DIRECTIVE.
The required output is a word-for-word copy of the lines from the line bearing "What bpy script" through the line bearing "BOLT_HOLE_DIAMETER = 0.0065", inclusive, and no other lines.

DATA ROWS.
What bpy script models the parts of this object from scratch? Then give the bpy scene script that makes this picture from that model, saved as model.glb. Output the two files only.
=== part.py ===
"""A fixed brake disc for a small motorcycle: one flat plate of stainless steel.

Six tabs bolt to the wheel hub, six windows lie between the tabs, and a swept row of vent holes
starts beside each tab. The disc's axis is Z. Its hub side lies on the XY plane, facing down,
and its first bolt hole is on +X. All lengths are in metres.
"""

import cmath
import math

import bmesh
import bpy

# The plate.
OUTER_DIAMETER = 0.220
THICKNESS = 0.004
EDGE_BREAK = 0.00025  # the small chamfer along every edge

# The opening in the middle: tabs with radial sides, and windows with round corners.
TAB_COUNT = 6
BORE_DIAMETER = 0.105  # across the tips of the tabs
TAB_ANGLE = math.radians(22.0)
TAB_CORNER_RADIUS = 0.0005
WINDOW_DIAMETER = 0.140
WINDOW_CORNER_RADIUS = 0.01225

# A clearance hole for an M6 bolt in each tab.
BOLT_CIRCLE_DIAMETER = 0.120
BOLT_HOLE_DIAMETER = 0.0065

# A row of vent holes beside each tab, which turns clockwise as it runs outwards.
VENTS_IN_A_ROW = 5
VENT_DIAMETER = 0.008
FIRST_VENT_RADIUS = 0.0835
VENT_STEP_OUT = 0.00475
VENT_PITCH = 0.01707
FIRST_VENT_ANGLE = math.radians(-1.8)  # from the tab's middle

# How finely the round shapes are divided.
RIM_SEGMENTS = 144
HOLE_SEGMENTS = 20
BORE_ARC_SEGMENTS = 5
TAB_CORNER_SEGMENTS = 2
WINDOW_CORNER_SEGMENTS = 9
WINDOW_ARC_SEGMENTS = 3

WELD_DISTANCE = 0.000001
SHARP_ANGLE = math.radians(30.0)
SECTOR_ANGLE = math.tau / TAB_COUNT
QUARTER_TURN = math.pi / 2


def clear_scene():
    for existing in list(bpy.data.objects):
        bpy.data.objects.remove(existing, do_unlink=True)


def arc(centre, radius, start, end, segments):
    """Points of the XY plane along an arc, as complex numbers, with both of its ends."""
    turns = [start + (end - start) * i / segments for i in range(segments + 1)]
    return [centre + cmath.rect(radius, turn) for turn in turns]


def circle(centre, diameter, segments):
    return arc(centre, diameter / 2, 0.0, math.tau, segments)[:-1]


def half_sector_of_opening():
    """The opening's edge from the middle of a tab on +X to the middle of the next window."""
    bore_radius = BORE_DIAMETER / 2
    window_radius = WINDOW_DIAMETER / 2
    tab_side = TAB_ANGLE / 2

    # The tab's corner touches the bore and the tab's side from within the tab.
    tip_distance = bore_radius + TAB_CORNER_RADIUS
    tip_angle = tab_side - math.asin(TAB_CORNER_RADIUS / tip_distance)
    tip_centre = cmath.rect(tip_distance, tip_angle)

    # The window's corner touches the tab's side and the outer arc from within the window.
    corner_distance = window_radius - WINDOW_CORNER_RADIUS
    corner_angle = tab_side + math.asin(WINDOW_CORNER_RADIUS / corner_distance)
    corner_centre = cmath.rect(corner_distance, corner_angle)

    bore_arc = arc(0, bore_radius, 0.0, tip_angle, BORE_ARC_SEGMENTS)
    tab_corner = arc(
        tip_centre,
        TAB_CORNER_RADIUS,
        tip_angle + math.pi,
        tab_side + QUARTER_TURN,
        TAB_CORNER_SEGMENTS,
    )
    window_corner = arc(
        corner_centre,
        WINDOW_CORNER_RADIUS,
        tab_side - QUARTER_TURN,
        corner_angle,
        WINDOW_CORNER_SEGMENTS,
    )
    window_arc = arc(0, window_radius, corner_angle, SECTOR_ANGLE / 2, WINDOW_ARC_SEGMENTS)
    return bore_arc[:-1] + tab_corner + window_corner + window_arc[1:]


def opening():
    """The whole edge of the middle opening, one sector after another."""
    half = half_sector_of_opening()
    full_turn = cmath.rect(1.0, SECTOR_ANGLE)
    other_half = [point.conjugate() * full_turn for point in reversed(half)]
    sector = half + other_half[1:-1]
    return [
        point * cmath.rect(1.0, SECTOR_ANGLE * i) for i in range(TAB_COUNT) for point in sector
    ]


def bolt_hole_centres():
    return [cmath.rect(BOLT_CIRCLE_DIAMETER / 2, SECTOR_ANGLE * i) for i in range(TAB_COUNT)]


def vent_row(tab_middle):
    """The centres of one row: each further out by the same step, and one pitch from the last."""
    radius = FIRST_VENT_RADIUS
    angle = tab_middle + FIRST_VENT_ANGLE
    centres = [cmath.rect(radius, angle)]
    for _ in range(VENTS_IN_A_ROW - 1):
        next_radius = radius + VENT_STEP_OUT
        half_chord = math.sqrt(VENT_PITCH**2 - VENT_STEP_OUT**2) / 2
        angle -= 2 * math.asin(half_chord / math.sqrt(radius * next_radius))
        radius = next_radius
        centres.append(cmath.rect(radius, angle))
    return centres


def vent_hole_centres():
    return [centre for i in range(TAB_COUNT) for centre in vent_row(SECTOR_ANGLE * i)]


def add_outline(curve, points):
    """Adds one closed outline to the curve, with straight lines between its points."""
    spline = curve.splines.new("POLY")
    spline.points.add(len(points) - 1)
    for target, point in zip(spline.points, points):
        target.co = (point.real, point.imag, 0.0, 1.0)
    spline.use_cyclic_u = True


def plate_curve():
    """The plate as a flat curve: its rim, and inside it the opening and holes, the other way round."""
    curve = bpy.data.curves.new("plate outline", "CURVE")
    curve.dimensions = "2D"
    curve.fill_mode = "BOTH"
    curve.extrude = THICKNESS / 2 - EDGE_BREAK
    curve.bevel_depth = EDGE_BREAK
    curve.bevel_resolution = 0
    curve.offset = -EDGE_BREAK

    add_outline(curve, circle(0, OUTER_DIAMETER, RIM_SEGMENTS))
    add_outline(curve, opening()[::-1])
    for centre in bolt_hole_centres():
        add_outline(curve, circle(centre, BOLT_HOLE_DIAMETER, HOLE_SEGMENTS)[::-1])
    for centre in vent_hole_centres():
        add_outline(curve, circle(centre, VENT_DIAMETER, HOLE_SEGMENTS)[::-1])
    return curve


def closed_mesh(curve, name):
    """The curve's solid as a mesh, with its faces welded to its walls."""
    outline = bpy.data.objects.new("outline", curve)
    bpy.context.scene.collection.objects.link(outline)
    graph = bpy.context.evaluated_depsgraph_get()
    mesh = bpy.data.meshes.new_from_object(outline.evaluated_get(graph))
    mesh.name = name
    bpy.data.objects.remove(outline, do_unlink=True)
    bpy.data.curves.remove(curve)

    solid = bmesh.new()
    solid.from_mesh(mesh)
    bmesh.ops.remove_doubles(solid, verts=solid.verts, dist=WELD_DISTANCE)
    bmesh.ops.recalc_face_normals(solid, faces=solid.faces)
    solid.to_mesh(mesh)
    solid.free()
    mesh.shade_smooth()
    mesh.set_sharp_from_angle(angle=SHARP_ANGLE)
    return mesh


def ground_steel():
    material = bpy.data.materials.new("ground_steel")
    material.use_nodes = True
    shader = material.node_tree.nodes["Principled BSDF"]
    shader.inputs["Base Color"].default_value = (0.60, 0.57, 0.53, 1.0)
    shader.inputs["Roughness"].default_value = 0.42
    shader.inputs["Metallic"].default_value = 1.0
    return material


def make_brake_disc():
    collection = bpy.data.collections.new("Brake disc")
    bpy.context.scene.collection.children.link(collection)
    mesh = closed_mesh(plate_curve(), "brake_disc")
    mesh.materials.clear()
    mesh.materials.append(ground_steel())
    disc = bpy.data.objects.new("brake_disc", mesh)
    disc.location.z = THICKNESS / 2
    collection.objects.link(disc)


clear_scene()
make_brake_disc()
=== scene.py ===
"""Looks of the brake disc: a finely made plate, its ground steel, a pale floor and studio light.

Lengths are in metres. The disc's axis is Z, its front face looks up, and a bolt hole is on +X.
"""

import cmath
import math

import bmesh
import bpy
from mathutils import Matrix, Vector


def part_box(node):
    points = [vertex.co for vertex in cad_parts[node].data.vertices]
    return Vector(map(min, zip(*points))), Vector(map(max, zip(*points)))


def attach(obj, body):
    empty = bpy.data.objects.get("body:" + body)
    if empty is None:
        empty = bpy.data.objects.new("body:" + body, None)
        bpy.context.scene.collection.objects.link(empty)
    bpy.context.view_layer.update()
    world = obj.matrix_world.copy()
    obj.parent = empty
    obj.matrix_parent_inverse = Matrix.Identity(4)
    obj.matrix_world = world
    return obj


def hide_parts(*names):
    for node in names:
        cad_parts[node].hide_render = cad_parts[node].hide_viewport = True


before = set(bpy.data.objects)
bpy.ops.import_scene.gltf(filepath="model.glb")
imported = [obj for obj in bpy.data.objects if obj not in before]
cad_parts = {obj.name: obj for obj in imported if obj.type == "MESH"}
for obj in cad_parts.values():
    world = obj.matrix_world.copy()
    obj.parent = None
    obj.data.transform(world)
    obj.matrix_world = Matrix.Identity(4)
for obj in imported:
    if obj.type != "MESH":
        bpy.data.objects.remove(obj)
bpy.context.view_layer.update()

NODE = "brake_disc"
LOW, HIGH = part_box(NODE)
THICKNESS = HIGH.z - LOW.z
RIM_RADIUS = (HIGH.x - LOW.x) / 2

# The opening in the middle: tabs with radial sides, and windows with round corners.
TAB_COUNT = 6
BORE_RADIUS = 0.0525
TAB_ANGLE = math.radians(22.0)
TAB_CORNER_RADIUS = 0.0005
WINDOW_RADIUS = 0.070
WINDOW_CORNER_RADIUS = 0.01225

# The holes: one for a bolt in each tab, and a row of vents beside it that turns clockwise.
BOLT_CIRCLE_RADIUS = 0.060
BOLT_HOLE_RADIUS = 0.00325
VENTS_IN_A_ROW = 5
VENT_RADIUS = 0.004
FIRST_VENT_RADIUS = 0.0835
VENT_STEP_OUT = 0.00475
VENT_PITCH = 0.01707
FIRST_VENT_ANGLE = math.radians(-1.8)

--

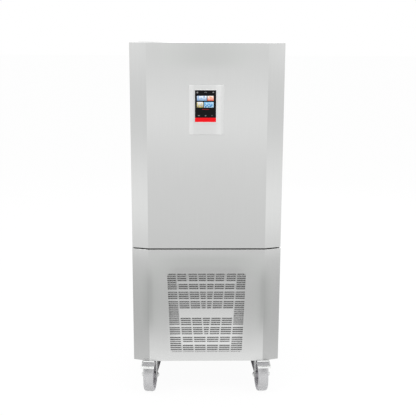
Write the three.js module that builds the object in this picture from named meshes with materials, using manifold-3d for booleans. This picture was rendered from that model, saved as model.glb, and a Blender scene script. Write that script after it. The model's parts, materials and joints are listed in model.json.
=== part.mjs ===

---

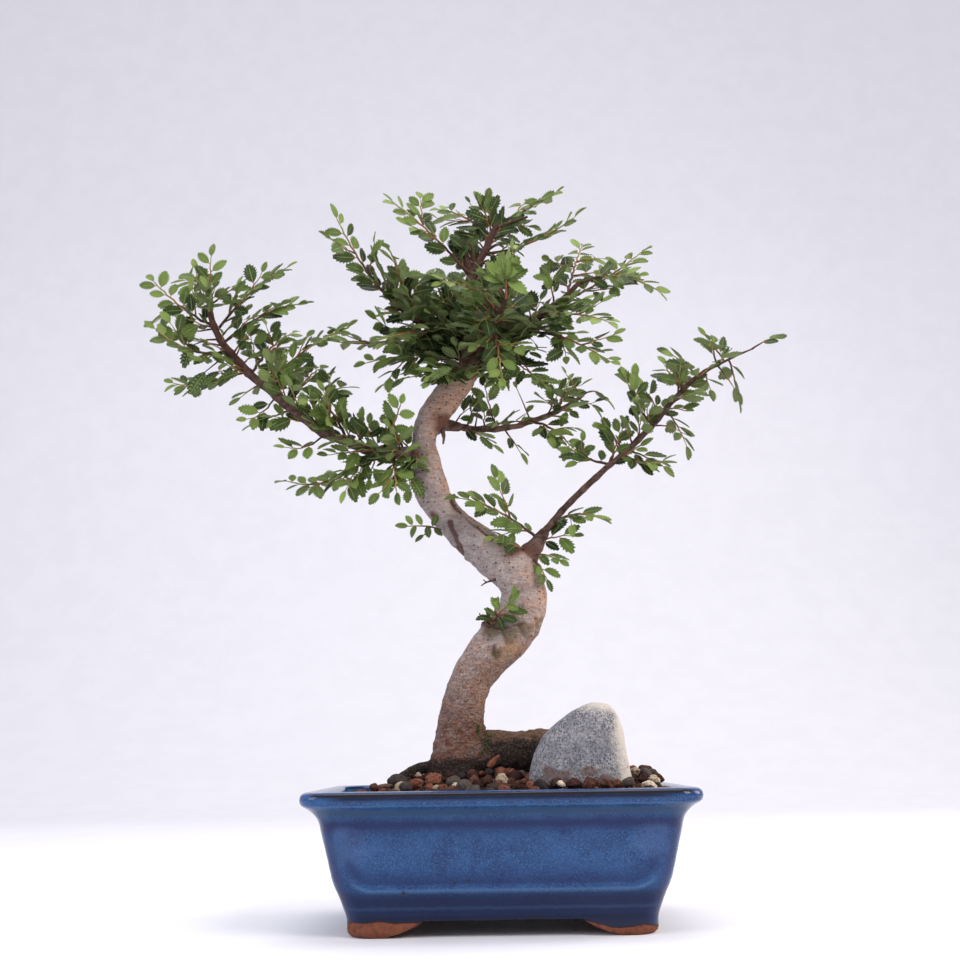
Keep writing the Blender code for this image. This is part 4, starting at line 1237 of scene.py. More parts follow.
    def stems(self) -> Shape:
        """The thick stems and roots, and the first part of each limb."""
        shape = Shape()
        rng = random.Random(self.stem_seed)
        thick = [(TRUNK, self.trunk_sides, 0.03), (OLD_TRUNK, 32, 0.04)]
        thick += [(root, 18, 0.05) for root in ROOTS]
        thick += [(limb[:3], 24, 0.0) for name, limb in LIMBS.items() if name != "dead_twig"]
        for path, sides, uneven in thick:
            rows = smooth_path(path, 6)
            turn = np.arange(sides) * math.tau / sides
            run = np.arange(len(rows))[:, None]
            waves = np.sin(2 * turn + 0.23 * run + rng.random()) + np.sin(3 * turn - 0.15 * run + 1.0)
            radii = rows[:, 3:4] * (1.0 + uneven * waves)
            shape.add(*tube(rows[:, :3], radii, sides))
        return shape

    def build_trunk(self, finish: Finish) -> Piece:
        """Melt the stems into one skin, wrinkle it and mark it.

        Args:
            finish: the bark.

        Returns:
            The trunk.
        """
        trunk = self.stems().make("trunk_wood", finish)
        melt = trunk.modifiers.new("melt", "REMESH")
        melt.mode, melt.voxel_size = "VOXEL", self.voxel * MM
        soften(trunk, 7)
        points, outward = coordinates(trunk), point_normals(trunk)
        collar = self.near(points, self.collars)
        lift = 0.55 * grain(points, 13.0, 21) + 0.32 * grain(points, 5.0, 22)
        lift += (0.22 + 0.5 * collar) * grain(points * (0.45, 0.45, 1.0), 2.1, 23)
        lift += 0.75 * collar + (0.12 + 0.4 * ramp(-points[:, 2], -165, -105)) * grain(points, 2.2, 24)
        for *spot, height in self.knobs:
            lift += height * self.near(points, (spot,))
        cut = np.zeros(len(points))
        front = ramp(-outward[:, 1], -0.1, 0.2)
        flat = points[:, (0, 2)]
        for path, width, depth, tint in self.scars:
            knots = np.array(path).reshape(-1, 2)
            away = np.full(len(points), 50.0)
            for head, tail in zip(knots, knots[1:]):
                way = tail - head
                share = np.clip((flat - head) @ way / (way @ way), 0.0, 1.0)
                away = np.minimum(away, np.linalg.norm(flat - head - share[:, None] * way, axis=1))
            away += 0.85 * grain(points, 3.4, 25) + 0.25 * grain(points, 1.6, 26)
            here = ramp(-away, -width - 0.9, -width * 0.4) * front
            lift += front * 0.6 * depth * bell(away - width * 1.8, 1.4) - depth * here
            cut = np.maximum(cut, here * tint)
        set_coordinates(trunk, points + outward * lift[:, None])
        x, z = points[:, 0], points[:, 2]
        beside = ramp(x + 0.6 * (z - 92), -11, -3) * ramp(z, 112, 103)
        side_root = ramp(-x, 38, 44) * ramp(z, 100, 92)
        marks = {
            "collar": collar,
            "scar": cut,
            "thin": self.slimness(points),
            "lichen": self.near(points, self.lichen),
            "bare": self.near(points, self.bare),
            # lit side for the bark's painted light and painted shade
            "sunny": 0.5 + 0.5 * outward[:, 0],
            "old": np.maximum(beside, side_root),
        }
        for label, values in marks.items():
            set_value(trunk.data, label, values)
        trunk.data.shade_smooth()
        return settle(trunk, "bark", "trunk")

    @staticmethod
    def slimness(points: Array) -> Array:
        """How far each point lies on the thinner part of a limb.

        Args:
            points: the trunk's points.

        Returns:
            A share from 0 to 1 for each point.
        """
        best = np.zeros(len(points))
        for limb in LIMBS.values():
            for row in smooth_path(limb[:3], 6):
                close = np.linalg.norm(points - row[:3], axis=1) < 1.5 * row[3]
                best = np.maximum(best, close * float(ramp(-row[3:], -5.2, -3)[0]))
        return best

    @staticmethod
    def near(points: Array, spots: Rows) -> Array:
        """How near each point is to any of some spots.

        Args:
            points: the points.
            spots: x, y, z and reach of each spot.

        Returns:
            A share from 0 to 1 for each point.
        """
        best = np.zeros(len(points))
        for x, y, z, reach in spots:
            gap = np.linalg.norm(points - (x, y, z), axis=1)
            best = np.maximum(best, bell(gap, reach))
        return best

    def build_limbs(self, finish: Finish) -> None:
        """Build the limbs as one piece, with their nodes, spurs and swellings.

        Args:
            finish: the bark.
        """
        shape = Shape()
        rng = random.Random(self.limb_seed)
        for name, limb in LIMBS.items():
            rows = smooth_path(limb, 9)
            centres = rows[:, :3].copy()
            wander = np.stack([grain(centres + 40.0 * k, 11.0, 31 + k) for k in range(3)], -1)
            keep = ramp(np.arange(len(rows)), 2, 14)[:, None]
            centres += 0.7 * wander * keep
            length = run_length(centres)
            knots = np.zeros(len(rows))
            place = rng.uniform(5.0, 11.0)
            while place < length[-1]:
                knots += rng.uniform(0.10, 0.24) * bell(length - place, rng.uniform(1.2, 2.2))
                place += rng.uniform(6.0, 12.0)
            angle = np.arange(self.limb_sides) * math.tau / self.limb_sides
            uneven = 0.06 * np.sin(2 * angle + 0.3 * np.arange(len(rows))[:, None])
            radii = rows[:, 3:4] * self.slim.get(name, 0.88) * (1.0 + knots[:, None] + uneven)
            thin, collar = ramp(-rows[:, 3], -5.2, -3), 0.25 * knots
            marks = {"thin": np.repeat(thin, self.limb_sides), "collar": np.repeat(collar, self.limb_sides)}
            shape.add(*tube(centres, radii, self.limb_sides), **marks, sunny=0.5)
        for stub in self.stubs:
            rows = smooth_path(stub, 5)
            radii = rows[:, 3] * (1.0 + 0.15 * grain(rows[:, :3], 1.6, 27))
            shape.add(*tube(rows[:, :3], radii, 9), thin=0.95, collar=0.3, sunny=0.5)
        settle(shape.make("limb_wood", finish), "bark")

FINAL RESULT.
What bpy script models the parts of this object from scratch? Then give the bpy scene script that makes this picture from that model, saved as model.glb. Output the two files only.
=== part.py ===
"""A fixed brake disc for a small motorcycle: one flat plate of stainless steel.

Six tabs bolt to the wheel hub, six windows lie between the tabs, and a swept row of vent holes
starts beside each tab. The disc's axis is Z. Its hub side lies on the XY plane, facing down,
and its first bolt hole is on +X. All lengths are in metres.
"""

import cmath
import math

import bmesh
import bpy

# The plate.
OUTER_DIAMETER = 0.220
THICKNESS = 0.004
EDGE_BREAK = 0.00025  # the small chamfer along every edge

# The opening in the middle: tabs with radial sides, and windows with round corners.
TAB_COUNT = 6
BORE_DIAMETER = 0.105  # across the tips of the tabs
TAB_ANGLE = math.radians(22.0)
TAB_CORNER_RADIUS = 0.0005
WINDOW_DIAMETER = 0.140
WINDOW_CORNER_RADIUS = 0.01225

# A clearance hole for an M6 bolt in each tab.
BOLT_CIRCLE_DIAMETER = 0.120
BOLT_HOLE_DIAMETER = 0.0065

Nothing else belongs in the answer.